Vele literatoren hebben zich gebogen over het gedicht. A. Zevenhuizen (promoveerde in 2020 op de vele interpretaties van het gedicht) stelt dat het gedicht een subjectief verslag is van het innerlijk van de dichter. Dat lijkt mij, net als Paul Vincent, een juiste waarneming. Gorter zelf ontweek een interpretatie door te zeggen dat hij alleen maar iets maken wilde vol licht en mooie klank, waar min of meer per ongeluk een verhaal in sloop en een beetje filosofie. Feit is dat in het gedicht, vooral in zang 2, echo’s klinken van Wagner, Schopenhauer en zijn boeddhisme en Nietzsche.
Maar hoe is het met de vertaling, die ik zeer bewonder? Paul Vincent heeft gekozen voor een paarsgewijs rijmende vertaling en dat betekent dat hij soms nogal vrij moet omgaan met de keuze en betekenis van woorden. Er staat bijvoorbeeld:
‘Toen ging een schooldeur open en daaruit
Kwamen een stoet van kinderen, geruit [Kwamen? R.E.]
Droegen de meisjes boezelaars, geklos
Van klompen en jongensgeschreeuw brak los.’‘Then a school door opening and from it came
A train of children, the girls in check togs,
Boys shouting broke loose, and the noise of clogs’
‘Dan breekt en knakt hij om en dondert uit
Boven afgronden, en hij duikelaart om
En staat als tamboers roerende de trom.’‘Then it breaks and snaps and does not heed,
Thunders above abysses and it tumbles,
Sounds like drummers for whom the drum rumbles.’
‘Lust en verlangen en bevrediging
Speelden en streden in haar onderling.’‘Pleasure and desire and also content
Fought in her together and she was rent.’
De voorbeelden geven ook wel aan dat Gorter zich in allerlei syntactische bochten moest wringen om het rijm te handhaven en dan moest hij ook nog zoveel mogelijk de vijfvoetige jambe aanhouden.

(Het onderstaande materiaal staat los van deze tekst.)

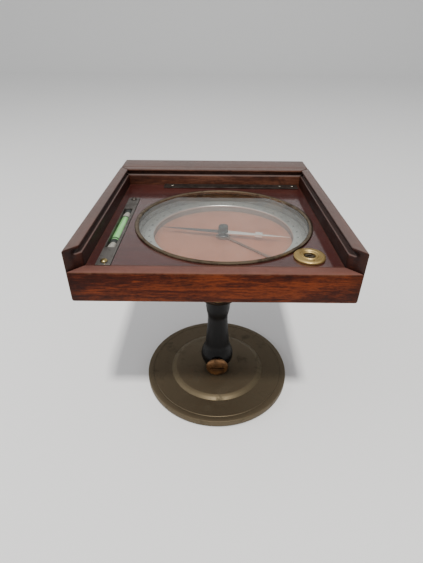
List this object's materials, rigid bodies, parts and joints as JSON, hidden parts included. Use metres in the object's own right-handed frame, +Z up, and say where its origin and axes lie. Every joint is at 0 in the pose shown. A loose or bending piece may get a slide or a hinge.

In het algemeen kan ik zeggen dat het Engels eenvoudiger is dan het Nederlands van Gorter. Soms moest ik zelfs hulp halen bij het Engels als ik het Gorteriaanse idioom niet begreep. Ik ben benieuwd of het gedicht nu een zegetocht in het Engelse taalgebied kan maken, meer dan 150 jaar nadat het verscheen.
Remco Ekkers
Herman Gorter – May. Vertaald door Paul Vincent. Flanor, Nijmegen. 256 blz. € 25.